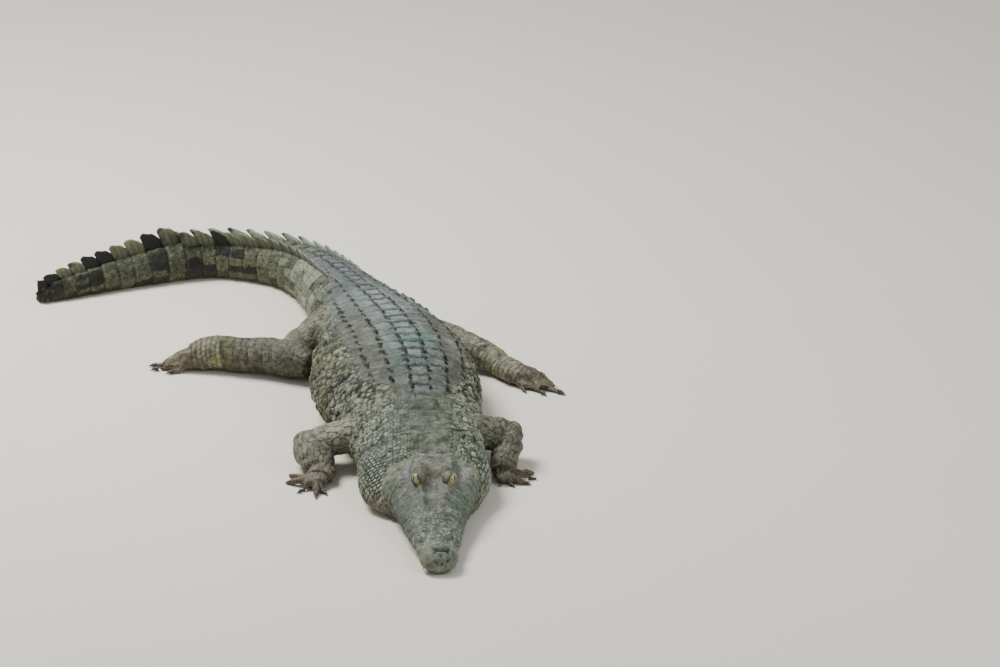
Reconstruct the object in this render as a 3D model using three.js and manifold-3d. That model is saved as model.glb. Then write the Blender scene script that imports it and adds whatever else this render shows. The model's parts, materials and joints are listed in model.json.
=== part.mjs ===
// An adult crocodile lying on a flat floor, head towards -Y, tail curled to its own right (-X).
// Lengths are in head lengths (snout tip to the back of the skull table) and are turned to
// millimetres where a point is made, so one dimension sizes the whole animal.

import * as THREE from 'three';
import Module from 'manifold-3d';
import { mergeVertices } from 'three/addons/utils/BufferGeometryUtils.js';

const wasm = await Module();
wasm.setup();

// Driving dimensions
const headLength = 500;
const gap = 0.3; // mm between neighbouring pieces
const millimetre = 1 / headLength;
const bodySides = 18;
const headSides = 22;
const limbMesh = { sides: 10, ringsPerStation: 2 };
const palmMesh = { sides: 10, ringsPerStation: 1 };
const toeMesh = { sides: 6, ringsPerStation: 1 };
const clawMesh = { sides: 4, ringsPerStation: 1 };
const toothSides = 4;

const skinColors = {
  head: 0x6f7867, jaw: 0x7b8271, body: 0x6b7663, tail: 0x666b4c, limb: 0x686a62, foot: 0x625c53,
};
const eyeColor = 0xb8ae4e;
const clawColor = 0x3a352e;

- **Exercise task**
Copy out the lines in which the string "three" appears.

- **The solution**
Reconstruct the object in this render as a 3D model using three.js and manifold-3d. That model is saved as model.glb. Then write the Blender scene script that imports it and adds whatever else this render shows. The model's parts, materials and joints are listed in model.json.
import * as THREE from 'three';
import { mergeVertices } from 'three/addons/utils/BufferGeometryUtils.js';